No explicit coverage of the Non-EU Category: The BaFin Letter is silent on scenarios where both the AIF and the AIFM are located outside the EEA (i.e. qualify as Non-EU AIFs or Non-EU AIFMs respectively). However, the German Banking Act provides for an explicit exemption from the banking licence requirement for Non-EU AIFMs that comply with the requirements of the European AIFM-Directive for AIFMs. While a number of details are unclear, a relatively robust base for a Non-EU AIFM to benefit from the BaFin Letter should exist where such Non-EU AIFM meets the conditions reflected in the European AIFM Directive that an AIFM needs to fulfill to qualify for a licence.

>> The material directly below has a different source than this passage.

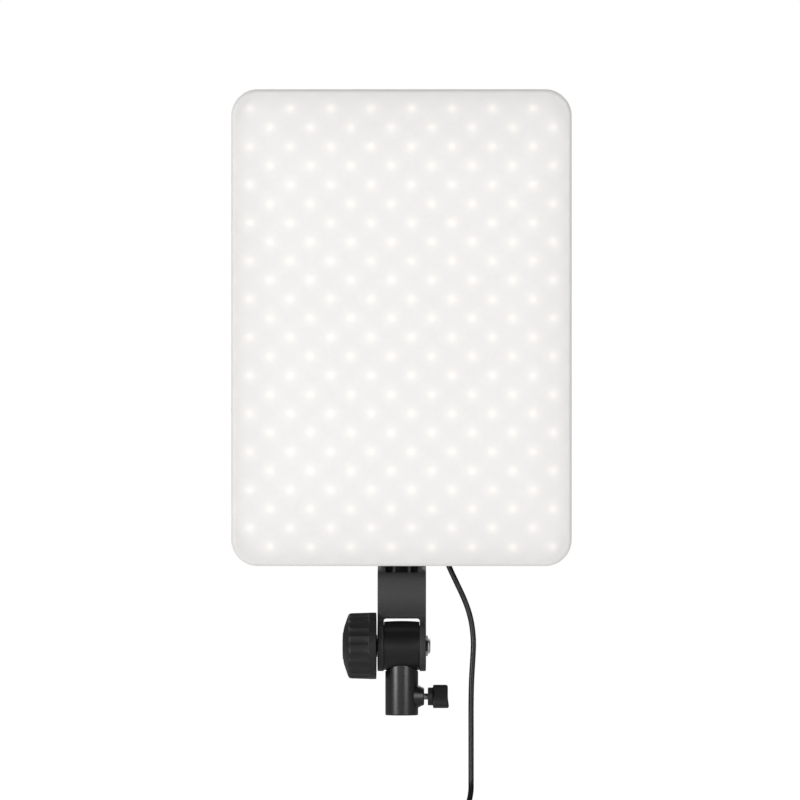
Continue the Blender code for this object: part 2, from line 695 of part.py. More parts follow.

Such conditions particularly include that an AIFM must:

  1. be established as a legal person whose regular business is managing one or more AIFs;
  2. have sufficient initial capital and a certain minimum of own funds;
  3. have managers of sufficiently good reputation and with sufficient experience also in relation to the investment strategies pursued by the AIF;
  4. have robust governance on an ongoing basis – this particularly includes adopting independent valuations of AIFs assets, an appropriate management of risks, liquidity, due diligence and conflicts of interest;
  5. have specific remuneration policies and practices setting limits on pay and bonuses; and
  6. ensure a functional separation of risk and valuation operations from portfolio management.

Given the above, a Non-EU Special AIF lending structure should be reviewed in more detail as to whether or not it may benefit from the BaFin Letter in light of that background. It is fair to say that the chances of such a structure benefitting from the BaFin Letter increase with the degree of compliance of the AIFM with the conditions under the European AIFM-Directive for the granting of an AIFM licence.